# Exercise directions:
Reproduce only the lines from the one containing "make_sleeve(cell_axis)" through the one containing "if empty is", exactly as written and with both ends included.
** START Collected data **
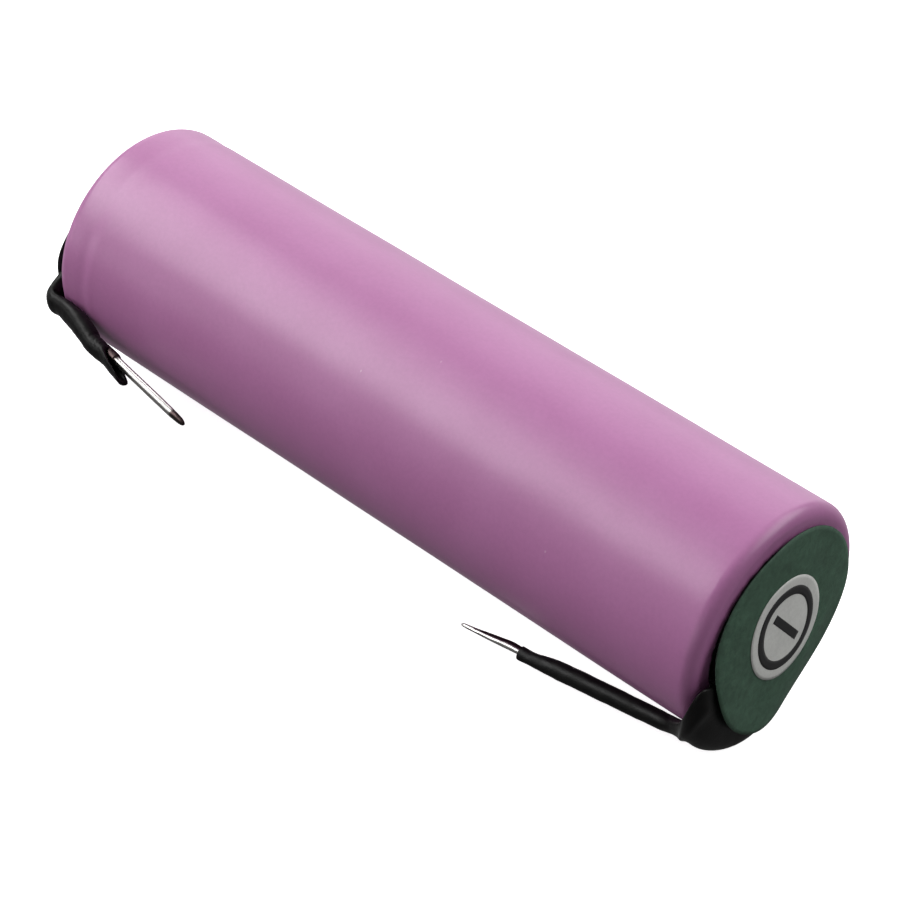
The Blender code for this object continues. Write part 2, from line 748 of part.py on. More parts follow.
cell_axis = new_empty(
    "cell_axis",
    Matrix.Translation((CELL_LENGTH / 2, 0, AXIS_HEIGHT)) @ Matrix.Rotation(math.pi / 2, 4, "Y"),
)
make_sleeve(cell_axis)
make_can(cell_axis)
make_ring_washer(cell_axis)
make_gasket(cell_axis)
make_top_cap(cell_axis)
make_ptc_ring(cell_axis)
make_vent_disc(cell_axis)
make_interrupt_device(cell_axis)
make_insulators(cell_axis)
make_winding(cell_axis)
make_tape_and_centre_pin(cell_axis)
make_tabs(cell_axis)
for cell_end in (NEGATIVE, POSITIVE):
    rim = end_frame(cell_end)
    make_paper_disc(cell_end, rim)
    make_lead_root(cell_end, rim)
    make_lead_leg(cell_end, rim)
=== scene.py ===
"""The looks of a tagged cylindrical battery cell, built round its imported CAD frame."""

import math
from dataclasses import dataclass

import bmesh
import bpy
import numpy as np
from mathutils import Matrix, Vector


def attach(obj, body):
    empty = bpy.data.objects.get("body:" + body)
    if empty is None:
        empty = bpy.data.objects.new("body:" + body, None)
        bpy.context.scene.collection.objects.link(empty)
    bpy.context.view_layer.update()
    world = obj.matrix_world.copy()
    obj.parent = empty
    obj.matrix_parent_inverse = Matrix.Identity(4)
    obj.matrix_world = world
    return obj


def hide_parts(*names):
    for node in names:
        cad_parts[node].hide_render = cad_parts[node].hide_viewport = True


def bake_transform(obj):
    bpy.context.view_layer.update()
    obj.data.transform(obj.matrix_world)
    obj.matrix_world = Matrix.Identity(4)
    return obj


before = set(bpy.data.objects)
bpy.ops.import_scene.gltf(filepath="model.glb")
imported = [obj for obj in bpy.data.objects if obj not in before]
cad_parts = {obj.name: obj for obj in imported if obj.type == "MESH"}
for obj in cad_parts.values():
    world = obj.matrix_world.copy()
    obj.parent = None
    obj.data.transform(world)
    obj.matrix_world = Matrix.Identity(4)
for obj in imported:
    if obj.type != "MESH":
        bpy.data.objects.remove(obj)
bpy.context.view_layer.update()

MM = 0.001
TURN = 2 * math.pi

# The cell: sizes in millimetres, on an axis along X at AXIS_HEIGHT
HALF_LENGTH = 32.6
AXIS_HEIGHT = 9.1496
SLEEVE_RADIUS = 9.2
SLEEVE_WALL = 0.14
CORNER = 1.0
LIP_RADIUS = 6.9
PAPER_RADII = (7.9, 7.76)
PAPER_THICKNESS = 0.15
PAPER_REST = 0.12
STICKER_RADIUS = 3.98
STICKER_THICKNESS = 0.07
INK_THICKNESS = 0.012
HINGE_RADIAL = 9.62
HINGE_OUT = 0.3


# ---------------------------------------------------------------- places


def to_world(points, outward, angle):
    """Points given as (radial, across, out) from an end face's centre, in the cell's own frame in millimetres."""
    out = np.array([outward, 0.0, 0.0])
    radial = np.array([0.0, -math.sin(angle), math.cos(angle)])
    across = np.cross(out, radial)
    centre = np.array([outward * HALF_LENGTH, 0.0, AXIS_HEIGHT])
    points = np.asarray(points, float)
    return centre + points[..., 0:1] * radial + points[..., 1:2] * across + points[..., 2:3] * out


def leg_place(tilt, distance, off_side=0.0):
    """(radial, out) of a point on a lead's leg, at a distance from its hinge and shifted off the cell's side."""
    radial = HINGE_RADIAL + distance * math.sin(tilt) + off_side * math.cos(tilt)
    out = HINGE_OUT - distance * math.cos(tilt) + off_side * math.sin(tilt)
    return radial, out


def smoothstep(x, low, high):
    """0 below `low`, 1 above `high`, and an even curve between them."""
    t = np.clip((x - low) / (high - low), 0, 1)
    return t * t * (3 - 2 * t)


def hump(x, centre, width):
    """A bell curve that is 1 at its centre."""
    return np.exp(-(((x - centre) / width) ** 2))


def waves(u, v, terms):
    """A smooth uneven field: a sum of sines of (amplitude, u rate, v rate, phase)."""
    return sum(amplitude * np.sin(a * u + b * v + phase) for amplitude, a, b, phase in terms)


def squared_circle(sides, squareness):
    """A circle's x and y when squareness is 2, and nearer a square's the larger it is."""
    a = TURN * (np.arange(sides) + 0.5) / sides
    power = 2 / squareness
    x = np.sign(np.cos(a)) * np.abs(np.cos(a)) ** power
    y = np.sign(np.sin(a)) * np.abs(np.sin(a)) ** power
    return a, x, y


# ---------------------------------------------------------------- meshes


def mesh_piece(name, points, faces, look, body="cell"):
    """A smooth-shaded object from points in millimetres, riding on a body if one is given."""
    mesh = bpy.data.meshes.new(name)
    mesh.from_pydata([tuple(p) for p in np.asarray(points, float).reshape(-1, 3) * MM], [], faces)
    mesh.validate()
    mesh.update()
    obj = bpy.data.objects.new(name, mesh)
    bpy.context.scene.collection.objects.link(obj)
    obj.data.materials.append(look)
    make_outward(obj)
    mesh.shade_smooth()
    if body:
        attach(obj, body)
    return obj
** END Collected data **
# Task result:
make_sleeve(cell_axis)
make_can(cell_axis)
make_ring_washer(cell_axis)
make_gasket(cell_axis)
make_top_cap(cell_axis)
make_ptc_ring(cell_axis)
make_vent_disc(cell_axis)
make_interrupt_device(cell_axis)
make_insulators(cell_axis)
make_winding(cell_axis)
make_tape_and_centre_pin(cell_axis)
make_tabs(cell_axis)
for cell_end in (NEGATIVE, POSITIVE):
    rim = end_frame(cell_end)
    make_paper_disc(cell_end, rim)
    make_lead_root(cell_end, rim)
    make_lead_leg(cell_end, rim)
=== scene.py ===
"""The looks of a tagged cylindrical battery cell, built round its imported CAD frame."""

import math
from dataclasses import dataclass

import bmesh
import bpy
import numpy as np
from mathutils import Matrix, Vector


def attach(obj, body):
    empty = bpy.data.objects.get("body:" + body)
    if empty is None:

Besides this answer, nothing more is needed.